Adding spice to the mix

My first memory of the lotus is neither the beauty of the flower nor its scent. I was seven, travelling through South India, through the very regions where the lotus absolue is extracted, and the stillness of the landscape struck me — as if time itself had come to a stop. It is such moments that constitute the definition of happiness for me, and my interest in the lotus.

The bloom is fascinating when extracted because it combines elements of the lily, the dewy quality of the rose, and a slight spicy note. These are fascinating to work with because, while composing fragrance, they lend an immediate sumptuousness and a smooth texture. I had the privilege to be present while the absolute was being extracted, the entire extraction unit submerged with that characteristic warmth reminiscent of the tonka bean. This warmth is something that I have tried to evoke in all the fragrances.

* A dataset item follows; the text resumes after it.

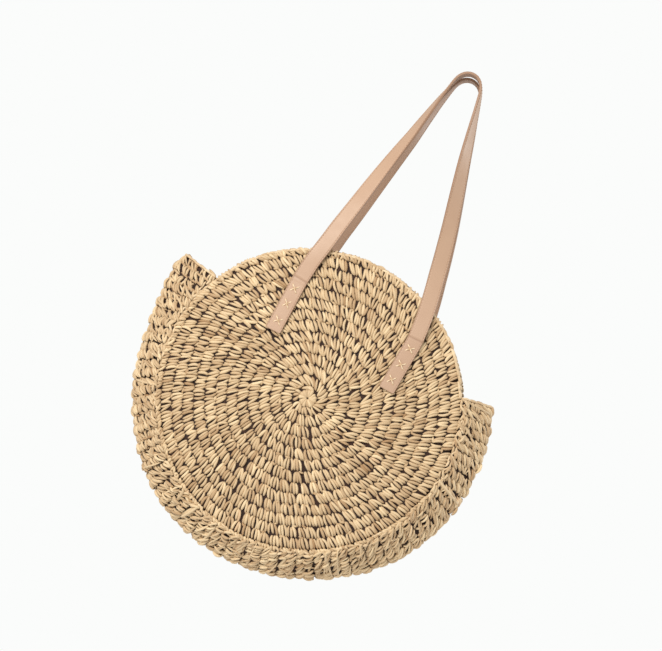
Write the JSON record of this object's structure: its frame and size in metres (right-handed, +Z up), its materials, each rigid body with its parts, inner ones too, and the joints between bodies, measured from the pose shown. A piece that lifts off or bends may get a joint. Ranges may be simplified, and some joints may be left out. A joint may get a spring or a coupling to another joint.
{
  "type": "beach bag",
  "caption": "Round crocheted straw bag with an outward-folded gusset, open top and leather shoulder straps, shown hanging from a hook.",
  "frame": {"origin": "point where both straps hang on a hook, at the underside of the straps over the hook, on the bag's middle plane", "axes": "+Z up, the front faces -Y, +X is to the right of a viewer in front; the disc centres are 0.44 m below the origin"},
  "size_m": [0.4364, 0.0884, 0.6611],
  "materials": {
    "straw_crochet": "crocheted paper straw, matt",
    "straw_edging": "worked straw edging, matt",
    "lining": "plain woven cotton",
    "pocket_cotton": "plain woven cotton",
    "snap_leather": "smooth vegetable-tanned leather",
    "snap_metal": "polished antique brass",
    "snap_washer_metal": "plain pressed steel",
    "strap_leather": "smooth natural tan leather",
    "strap_backing_leather": "flesh side leather, darker tan",
    "stitch_thread": "waxed straw-coloured thread"
  },
  "bodies": {
    "bag": {"front_panel": "straw_crochet", "back_panel": "straw_crochet", "gusset": "straw_crochet", "front_seam": "straw_edging", "back_seam": "straw_edging", "front_rim_edging": "straw_edging", "back_rim_edging": "straw_edging", "left_ear_edging": "straw_edging", "right_ear_edging": "straw_edging", "front_lining": "lining", "back_lining": "lining", "gusset_lining": "lining", "slip_pocket": "pocket_cotton", "pocket_binding": "pocket_cotton", "front_snap_patch": "snap_leather", "back_snap_patch": "snap_leather", "front_snap_washer": "snap_washer_metal", "back_snap_washer": "snap_washer_metal", "snap_socket": "snap_metal", "snap_stud": "snap_metal", "front_left_tab_face": "strap_leather", "front_left_tab_backing": "strap_backing_leather", "front_left_cross_stitches": "stitch_thread", "front_right_tab_face": "strap_leather", "front_right_tab_backing": "strap_backing_leather", "front_right_cross_stitches": "stitch_thread", "back_left_tab_face": "strap_leather", "back_left_tab_backing": "strap_backing_leather", "back_left_cross_stitches": "stitch_thread", "back_right_tab_face": "strap_leather", "back_right_tab_backing": "strap_backing_leather", "back_right_cross_stitches": "stitch_thread"},
    "front_handle": {"front_strap_face": "strap_leather", "front_strap_backing": "strap_backing_leather"},
    "back_handle": {"back_strap_face": "strap_leather", "back_strap_backing": "strap_backing_leather"}
  },
  "joints": [
    {"name": "front_handle_fold", "type": "hinge", "parent": "bag", "child": "front_handle", "pos_m": [0, -0.03947, -0.318], "axis": [1, 0, 0], "range_deg": [0, 165]},
    {"name": "back_handle_fold", "type": "hinge", "parent": "bag", "child": "back_handle", "pos_m": [0, 0.03947, -0.318], "axis": [1, 0, 0], "range_deg": [-165, 0]}
  ]
}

The lotus is not a very common note in fine fragrances because we are as yet trying to mould its beauty and find that rare character it can acquire when its absolute is used in a composition. There are some scents that have lotus inspirations among their notes — the veritable Hasu no Hana from Grossmith is my favourite in this category — but none that I know of uses it as an ingredient. My creations seek a different form for each story that I want to tell. A fragrance, like all art forms, does not have a blueprint. But, unlike other perfumes, it is a demonstration of rebellion against accepted cultural forms forcing us to digress and reflect.